What's the Deal with Lasso and Ridge? At first glance, Lasso and Ridge might seem like two peas in a pod—they're both regularization techniques used in linear regression to tackle multicollinearity and improve prediction accuracy. But here’s the catch: they tackle this challenge in fundamentally different ways!

Lasso Does It with Absolute Style Lasso regression, or Least Absolute Shrinkage and Selection Operator (seriously, let’s hope that acronym doesn’t come up in the exam!), uses the absolute values of the coefficients for its penalty, known as the L1 norm. What does that mean for you? It means Lasso doesn’t just shrink coefficients, but it has this magical ability to actually eliminate some of them altogether during model fitting. It’s like cleaning out your closet and saying, "Adios, to the clothes I never wear!" This feature is critical when you're dealing with a large set of predictor variables. By zeroing out less significant coefficients, Lasso automatically performs variable selection, streamlining your model and making it easier to interpret.

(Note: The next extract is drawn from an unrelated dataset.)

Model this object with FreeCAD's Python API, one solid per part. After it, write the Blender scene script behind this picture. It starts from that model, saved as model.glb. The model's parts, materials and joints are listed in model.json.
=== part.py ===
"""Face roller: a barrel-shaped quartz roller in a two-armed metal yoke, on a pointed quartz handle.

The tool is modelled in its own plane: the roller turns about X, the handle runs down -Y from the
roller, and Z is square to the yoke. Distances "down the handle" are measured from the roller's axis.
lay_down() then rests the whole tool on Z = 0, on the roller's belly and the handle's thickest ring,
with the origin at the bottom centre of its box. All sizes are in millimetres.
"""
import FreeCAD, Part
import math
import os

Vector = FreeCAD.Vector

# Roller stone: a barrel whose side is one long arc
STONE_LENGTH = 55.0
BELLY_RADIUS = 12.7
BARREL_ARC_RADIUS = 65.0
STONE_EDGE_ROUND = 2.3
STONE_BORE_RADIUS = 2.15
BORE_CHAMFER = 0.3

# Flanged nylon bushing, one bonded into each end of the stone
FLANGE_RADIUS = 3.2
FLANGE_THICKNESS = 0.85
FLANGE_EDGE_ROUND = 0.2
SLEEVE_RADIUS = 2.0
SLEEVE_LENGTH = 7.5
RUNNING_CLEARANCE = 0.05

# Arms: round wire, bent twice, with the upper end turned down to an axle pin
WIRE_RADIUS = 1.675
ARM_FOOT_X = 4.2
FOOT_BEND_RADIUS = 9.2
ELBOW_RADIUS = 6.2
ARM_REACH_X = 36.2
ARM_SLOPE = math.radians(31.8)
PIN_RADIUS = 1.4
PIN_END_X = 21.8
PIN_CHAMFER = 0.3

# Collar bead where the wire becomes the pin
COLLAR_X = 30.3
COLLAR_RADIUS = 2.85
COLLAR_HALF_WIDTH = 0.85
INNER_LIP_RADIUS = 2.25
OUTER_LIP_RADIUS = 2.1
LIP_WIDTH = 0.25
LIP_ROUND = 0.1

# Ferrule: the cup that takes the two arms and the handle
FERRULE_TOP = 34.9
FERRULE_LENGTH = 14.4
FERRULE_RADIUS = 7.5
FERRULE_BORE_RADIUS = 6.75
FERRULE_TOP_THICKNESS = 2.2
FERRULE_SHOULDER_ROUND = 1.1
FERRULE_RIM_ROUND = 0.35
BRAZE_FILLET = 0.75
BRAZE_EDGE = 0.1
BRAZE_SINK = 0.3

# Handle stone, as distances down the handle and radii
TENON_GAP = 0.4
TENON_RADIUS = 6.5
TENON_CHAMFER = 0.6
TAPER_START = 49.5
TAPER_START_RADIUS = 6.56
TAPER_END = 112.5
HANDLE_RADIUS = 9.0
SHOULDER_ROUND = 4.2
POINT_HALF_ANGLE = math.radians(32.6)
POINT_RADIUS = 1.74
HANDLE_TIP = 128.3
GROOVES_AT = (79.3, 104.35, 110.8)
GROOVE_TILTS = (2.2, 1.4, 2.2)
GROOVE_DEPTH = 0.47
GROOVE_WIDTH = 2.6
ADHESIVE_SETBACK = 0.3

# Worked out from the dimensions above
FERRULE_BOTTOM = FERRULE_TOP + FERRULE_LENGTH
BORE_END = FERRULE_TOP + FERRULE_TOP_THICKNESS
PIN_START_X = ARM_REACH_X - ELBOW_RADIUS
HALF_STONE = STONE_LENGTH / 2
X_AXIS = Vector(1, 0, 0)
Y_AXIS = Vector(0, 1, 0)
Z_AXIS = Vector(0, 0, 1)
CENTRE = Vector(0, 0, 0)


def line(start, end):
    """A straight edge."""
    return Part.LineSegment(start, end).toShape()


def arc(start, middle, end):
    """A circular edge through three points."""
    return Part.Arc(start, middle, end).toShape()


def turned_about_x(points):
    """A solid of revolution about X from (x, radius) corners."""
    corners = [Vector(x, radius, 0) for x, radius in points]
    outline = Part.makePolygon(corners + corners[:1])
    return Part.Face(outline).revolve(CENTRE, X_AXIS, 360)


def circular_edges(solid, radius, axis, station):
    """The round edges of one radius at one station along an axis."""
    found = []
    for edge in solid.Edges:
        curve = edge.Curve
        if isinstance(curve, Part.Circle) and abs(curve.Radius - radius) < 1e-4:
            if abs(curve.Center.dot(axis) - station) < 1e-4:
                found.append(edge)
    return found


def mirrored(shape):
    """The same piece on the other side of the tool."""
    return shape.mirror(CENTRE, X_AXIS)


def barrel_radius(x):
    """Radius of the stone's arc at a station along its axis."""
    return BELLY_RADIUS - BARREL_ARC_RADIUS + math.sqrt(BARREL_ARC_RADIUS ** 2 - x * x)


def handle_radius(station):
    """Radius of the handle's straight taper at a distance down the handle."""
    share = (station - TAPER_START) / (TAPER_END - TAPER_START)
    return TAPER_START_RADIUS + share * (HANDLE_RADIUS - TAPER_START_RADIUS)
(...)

Ridge, on the Other Hand, Is More of a Softie Now, let’s chat about Ridge regression. This technique employs the square of the coefficients—what’s known as the L2 penalty. Instead of waving goodbye to variables, Ridge gently shrinks them all, keeping everything you throw in there. You’ll end up with smaller coefficients, but no variables are fully kicked out of the model. You can think of Ridge as that friend who’s constantly reorganizing the bookshelf but holding onto every single book even if it looks like a chaotic mess.

Why These Differences Matter Understanding whether to use Lasso or Ridge can make a world of difference in your analysis. Are you aiming to simplify your model and enhance interpretability? Lasso might be your go-to. Alternatively, if preserving all variables with some change is your goal, then Ridge is the way to go.

In practice, this distinction can have major implications. Let's say you're analyzing a vast dataset with hundreds of features. Wouldn’t it be nice to focus only on the most important ones without the noise? That’s one of Lasso’s strengths—it effectively narrows down your focus to what truly matters.

But don’t forget about Ridge’s capabilities! It shines in scenarios where having all predictors might yield a more robust model, especially when multicollinearity lurks in the shadows, threatening your stability.

So, What’s the Takeaway? As you gear up for your exam preparations, remember this tidbit: both Lasso and Ridge regressions have unique characteristics largely tethered to their penalties. Knowing this will not only help you ace questions related to variable selection methods on the SOA PA exam but also sharpen your statistical modeling techniques.

In the end, the choice between Lasso and Ridge regression boils down to the specific goals of your analysis. Whether you're aiming for a simple, easy-to-interpret model or something more comprehensive, understanding these key differences will guide your journey like a trusted compass. Happy studying!